Wednesday 7 November 2012

The Quincunx by Charles Palliser

I am hoping to write a very short review of this very long book.  I wrote a post about Social Reading about a month ago. When I enthusiastically volunteered myself for this endeavour, it is fair to say, I wasn't entirely certain what I was getting myself into.  And I most certainly didn't know that the book was 1200 pages long (give or take a few pages).
 
Reading a book this long at a pace set by others didn't really work for me.  Although, if I hadn't committed to reading it as part of Social Reading, I honestly would have never finished it.  I'm not entirely sure that would have been a bad thing.  As it is, I have spent an awful lot of time reading a book I didn't thoroughly enjoy.
 
I have clearly been guilty of what Mr Palliser refers to in his Afterword as under reading.  I was quickly overwhelmed by about who was who given everyone's multiple identities, and who did what, given that there were hundreds of plausible culprits of hundreds of different crimes, not to mention the hundreds of characters.  I tried to keep track in a notebook but after 500 or so pages couldn't be bothered any longer.  I was so far behind in my reading than everyone else I abandoned this and just let it wash over me.
 
Despite the fact that Mr Palliser seems really rather pleased just a bit too much with his own cleverness and his readers dim wittedness, I did rather enjoy the place and time.  The evocation of the smells of the poverty stricken areas of London were so wonderful, I could feel my stomach turning.The novels trolls through every occupation and class of society of Victorian London and provides intricate details of all the sights and sounds.  
 
I was relieved to learn that the author had edited vast portions of his original draft to make the book "more readable".  I can't imagine how I would have lifted this book to read it if he hadn't.
 
The trouble with that level of detail was that plot suffered and to a certain extent so did the characters.  In my mind's eye, I have no clear vision of what anybody looked like although I certainly can picture where they were in exquisite detail.
 
Disappointingly, I felt that, other than a few loyal tweeters and visitor's to Scott's blog, I was largely alone.  When I remarked on parts of the book or had questions, particularly on Twitter, it didn't seem like there was much of a community reading along with me.  Although those who have kept in touch seem as relieved as I am that it is over.
 
The finished book looks beaten and battered having travelled with me up to Scotland and back.  I am pleased to say that I have finished it but will not be recommending it to anyone else.  It just simply didn't move me.  I am hoping it will make its last journey with me to the Firestation bookswap.
 
Now for something a bit lighter.  My brain needs a rest.

2 comments:

Alex in Leeds said...

I'd do another of Scott's shared reads as it has been lovely to see occasional twitter updates and check in with comments on his posts but I think this was a much more subdued event than he was expecting - the length of the book wouldn't have been too bad but the tone was hard to stick with.
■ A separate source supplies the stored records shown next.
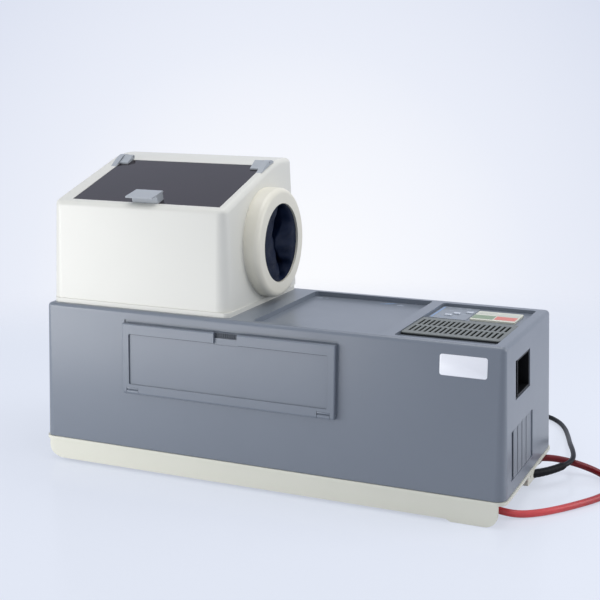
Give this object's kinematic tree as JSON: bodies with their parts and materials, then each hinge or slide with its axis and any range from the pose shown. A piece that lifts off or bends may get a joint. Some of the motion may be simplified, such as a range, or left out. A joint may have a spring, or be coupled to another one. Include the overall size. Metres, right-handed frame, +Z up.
{
  "type": "dental x-ray film processor",
  "caption": "Bench film processor with a long grey cover on a cream base tray, a front flap, a top grille and keys, a cream daylight loader with hand ports and a tinted lid, lead and hose",
  "frame": {"origin": "on the surface it stands on, below the middle of the machine without its lead and hose", "axes": "+X along the machine to the film outlet end, +Y to the back, +Z up"},
  "size_m": [0.7556, 0.4661, 0.4056],
  "materials": {
    "aluminium": "bare sheet",
    "base_cream": "smooth moulded, satin",
    "belt_rubber": "moulded",
    "black_plastic": "moulded",
    "board_green": "printed circuit board",
    "collar_ivory": "smooth moulded, satin",
    "cord_black": "extruded flex",
    "cover_grey": "fine textured, satin",
    "foot_rubber": "moulded",
    "hinge_grey": "smooth moulded",
    "hose_red": "extruded hose",
    "key_white": "moulded",
    "loader_cream": "fine textured, satin",
    "overlay_print": null,
    "pane_tint": "dark red tinted sheet, glossy",
    "plate_pale": null,
    "rack_plastic": "milled sheet",
    "roller_rubber": "ground",
    "sleeve_cloth": "coated black cloth",
    "steel": "bright zinc plated",
    "tank_plastic": "moulded"
  },
  "bodies": {
    "machine": {"base_tray": "base_cream", "rubber_feet": "foot_rubber", "main_cover": "cover_grey", "instruction_plate": "plate_pale", "control_overlay": "overlay_print", "control_board": "board_green", "outlet_chute": "black_plastic", "loader_shell": "loader_cream", "loader_seat": "loader_cream", "collar_left": "collar_ivory", "collar_right": "collar_ivory", "sleeve_left": "sleeve_cloth", "sleeve_right": "sleeve_cloth", "lid_cheeks": "hinge_grey", "film_inlet": "black_plastic", "tank_block": "tank_plastic", "rack_plate_front": "rack_plastic", "rack_plate_back": "rack_plastic", "rack_ties": "steel", "motor_body": "steel", "drive_belt": "belt_rubber", "dryer_hood": "aluminium", "heater": "steel", "fan_housing": "black_plastic", "transformer": "steel", "water_pump": "black_plastic", "hose_spigots": "black_plastic", "cord_clamp": "base_cream", "strain_relief": "black_plastic", "power_cord": "cord_black", "cord_coil": "cord_black", "plug_lead": "cord_black", "power_plug": "black_plastic", "drain_hose": "hose_red", "vent_grille": "cover_grey"},
    "flap": {"front_flap": "cover_grey", "flap_pins": "steel"},
    "lid": {"lid_pane": "pane_tint", "lid_leaves": "hinge_grey", "lid_pins": "steel"},
    "catch": {"lid_catch": "hinge_grey"},
    "start_key": {"key_start": "key_white"},
    "stop_key": {"key_stop": "key_white"},
    "fill_key": {"key_fill": "key_white"},
    "fan": {"fan_rotor": "black_plastic"},
    "motor_drive": {"motor_pulley": "rack_plastic"},
    "entry_roller_body": {"entry_roller": "roller_rubber"},
    "crossover_roller_1_body": {"crossover_roller_1": "roller_rubber"},
    "crossover_roller_2_body": {"crossover_roller_2": "roller_rubber"},
    "squeegee_roller_body": {"squeegee_roller": "roller_rubber"},
    "exit_roller_body": {"exit_roller": "roller_rubber"},
    "turn_roller_1_body": {"turn_roller_1": "roller_rubber"},
    "turn_roller_2_body": {"turn_roller_2": "roller_rubber"},
    "turn_roller_3_body": {"turn_roller_3": "roller_rubber"}
  },
  "joints": [
    {"name": "flap_hinge", "type": "hinge", "parent": "machine", "child": "flap", "pos_m": [-0.037, -0.11945, 0.11173], "axis": [1, 0, 0], "range_deg": [0, 105]},
    {"name": "lid_hinge", "type": "hinge", "parent": "machine", "child": "lid", "pos_m": [-0.169, 0.04669, 0.40247], "axis": [-1, 0, 0], "range_deg": [0, 100]},
    {"name": "catch_slide", "type": "slide", "parent": "lid", "child": "catch", "axis": [0, 0.9558, 0.2941], "range_m": [0, 0.005]},
    {"name": "start_press", "type": "slide", "parent": "machine", "child": "start_key", "axis": [0, 0, 1], "range_m": [-0.0006, 0], "stiffness_N_per_m": 400},
    {"name": "stop_press", "type": "slide", "parent": "machine", "child": "stop_key", "axis": [0, 0, 1], "range_m": [-0.0006, 0], "stiffness_N_per_m": 400},
    {"name": "fill_press", "type": "slide", "parent": "machine", "child": "fill_key", "axis": [0, 0, 1], "range_m": [-0.0006, 0], "stiffness_N_per_m": 400},
    {"name": "fan_spin", "type": "hinge", "parent": "machine", "child": "fan", "pos_m": [0.2445, -0.0335, 0.2], "axis": [0, 0, 1], "continuous": true},
    {"name": "motor_spin", "type": "hinge", "parent": "machine", "child": "motor_drive", "pos_m": [0.176, 0.08, 0.13], "axis": [0, 1, 0], "continuous": true},
    {"name": "entry_roller_spin", "type": "hinge", "parent": "machine", "child": "entry_roller_body", "pos_m": [-0.2675, 0, 0.168], "axis": [0, 1, 0], "continuous": true},
    {"name": "crossover_roller_1_spin", "type": "hinge", "parent": "machine", "child": "crossover_roller_1_body", "pos_m": [-0.15017, 0, 0.168], "axis": [0, 1, 0], "continuous": true},
    {"name": "crossover_roller_2_spin", "type": "hinge", "parent": "machine", "child": "crossover_roller_2_body", "pos_m": [-0.03283, 0, 0.168], "axis": [0, 1, 0], "continuous": true},
    {"name": "squeegee_roller_spin", "type": "hinge", "parent": "machine", "child": "squeegee_roller_body", "pos_m": [0.0845, 0, 0.168], "axis": [0, 1, 0], "continuous": true},
    {"name": "exit_roller_spin", "type": "hinge", "parent": "machine", "child": "exit_roller_body", "pos_m": [0.268, 0, 0.168], "axis": [0, 1, 0], "continuous": true},
    {"name": "turn_roller_1_spin", "type": "hinge", "parent": "machine", "child": "turn_roller_1_body", "pos_m": [-0.20883, 0, 0.062], "axis": [0, 1, 0], "continuous": true},
    {"name": "turn_roller_2_spin", "type": "hinge", "parent": "machine", "child": "turn_roller_2_body", "pos_m": [-0.0915, 0, 0.062], "axis": [0, 1, 0], "continuous": true},
    {"name": "turn_roller_3_spin", "type": "hinge", "parent": "machine", "child": "turn_roller_3_body", "pos_m": [0.02583, 0, 0.062], "axis": [0, 1, 0], "continuous": true}
  ],
  "couplings": [
    {"joint": "motor_spin", "follows": "entry_roller_spin", "ratio": 1.3941},
    {"joint": "crossover_roller_1_spin", "follows": "entry_roller_spin", "ratio": 1},
    {"joint": "crossover_roller_2_spin", "follows": "entry_roller_spin", "ratio": 1},
    {"joint": "squeegee_roller_spin", "follows": "entry_roller_spin", "ratio": 1},
    {"joint": "exit_roller_spin", "follows": "entry_roller_spin", "ratio": 1}
  ]
}
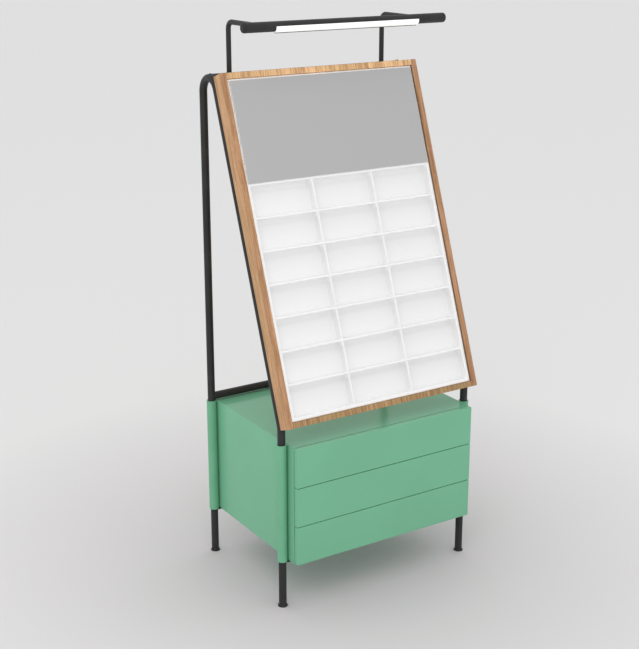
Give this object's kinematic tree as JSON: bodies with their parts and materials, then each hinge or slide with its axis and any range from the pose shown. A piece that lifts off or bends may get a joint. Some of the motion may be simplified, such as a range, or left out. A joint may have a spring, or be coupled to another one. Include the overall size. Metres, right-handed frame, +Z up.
{
  "type": "display stand",
  "caption": "Floor-standing shop display: bent-tube frame with a sloping wood-framed compartment tray, a lamp bar on top and a cabinet of sliding drawers below.",
  "frame": {"origin": "centre of the footprint on the floor", "axes": "+X right, +Y towards the back, +Z up; the drawers face -Y"},
  "size_m": [0.657, 0.4735, 1.6],
  "materials": {
    "black_powder_coat": "satin",
    "black_plastic": "matte",
    "green_powder_coat": "satin",
    "green_lacquer": "satin",
    "zinc_plated_steel": "satin",
    "oak": "satin",
    "blackened_screws": "satin",
    "white_plastic": "satin",
    "header_gloss": "gloss",
    "opal_diffuser": "satin",
    "birch_plywood": "satin"
  },
  "bodies": {
    "frame": {"side_frame_left": "black_powder_coat", "side_frame_right": "black_powder_coat", "rear_cross_tube": "black_powder_coat", "top_cross_tube": "black_powder_coat", "front_floor_brace": "black_powder_coat", "rear_floor_brace": "black_powder_coat", "lower_leg_front_left": "black_powder_coat", "lower_leg_front_right": "black_powder_coat", "lower_leg_rear_left": "black_powder_coat", "lower_leg_rear_right": "black_powder_coat", "foot_glides": "black_plastic", "corner_sleeve_front_left": "green_powder_coat", "corner_sleeve_front_right": "green_powder_coat", "corner_sleeve_rear_left": "green_powder_coat", "corner_sleeve_rear_right": "green_powder_coat", "cabinet_side_left": "green_lacquer", "cabinet_side_right": "green_lacquer", "cabinet_top": "green_lacquer", "cabinet_floor": "green_lacquer", "cabinet_back": "green_lacquer", "runner_rails_left": "zinc_plated_steel", "runner_rails_right": "zinc_plated_steel", "case_stile_left": "oak", "case_stile_right": "oak", "case_rail_bottom": "oak", "case_rail_top": "oak", "case_back": "oak", "case_screws": "blackened_screws", "tray_rim_frame": "white_plastic", "tray_floor": "white_plastic", "header_panel": "header_gloss", "tray_divider_left": "white_plastic", "tray_divider_right": "white_plastic", "tray_shelf_1": "white_plastic", "tray_shelf_2": "white_plastic", "tray_shelf_3": "white_plastic", "tray_shelf_4": "white_plastic", "tray_shelf_5": "white_plastic", "tray_shelf_6": "white_plastic", "lamp_arm_left": "black_powder_coat", "lamp_arm_right": "black_powder_coat", "lamp_body": "black_powder_coat", "lamp_diffuser": "opal_diffuser", "led_strip": "white_plastic", "lamp_cap_left": "black_plastic", "lamp_cap_right": "black_plastic"},
    "drawer_lower": {"drawer_front_lower": "green_lacquer", "drawer_box_lower": "birch_plywood", "drawer_sliders_lower": "zinc_plated_steel"},
    "drawer_middle": {"drawer_front_middle": "green_lacquer", "drawer_box_middle": "birch_plywood", "drawer_sliders_middle": "zinc_plated_steel"},
    "drawer_upper": {"drawer_front_upper": "green_lacquer", "drawer_box_upper": "birch_plywood", "drawer_sliders_upper": "zinc_plated_steel"}
  },
  "joints": [
    {"name": "drawer_lower_slide", "type": "slide", "parent": "frame", "child": "drawer_lower", "axis": [0, -1, 0], "range_m": [0, 0.3]},
    {"name": "drawer_middle_slide", "type": "slide", "parent": "frame", "child": "drawer_middle", "axis": [0, -1, 0], "range_m": [0, 0.3]},
    {"name": "drawer_upper_slide", "type": "slide", "parent": "frame", "child": "drawer_upper", "axis": [0, -1, 0], "range_m": [0, 0.3]}
  ]
}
Did get to 'meet' some more lovely bloggers though so I'm still very glad I took the book down off the shelf. :)

Anonymous said...

It was a bit of a slog, wasn't it? We have done two social reading experiments before now and most of the banter took place on the blog rather than Twitter, really. Twitter was a place where a few of us checked in but lots of the readers aren't on there so the blog is a more natural home, and there was certainly more going on there every day.

I think it is good (sort of) to try this sort of thing on a book that frustrates as much as it entertains just as long as it doesn't happen every time!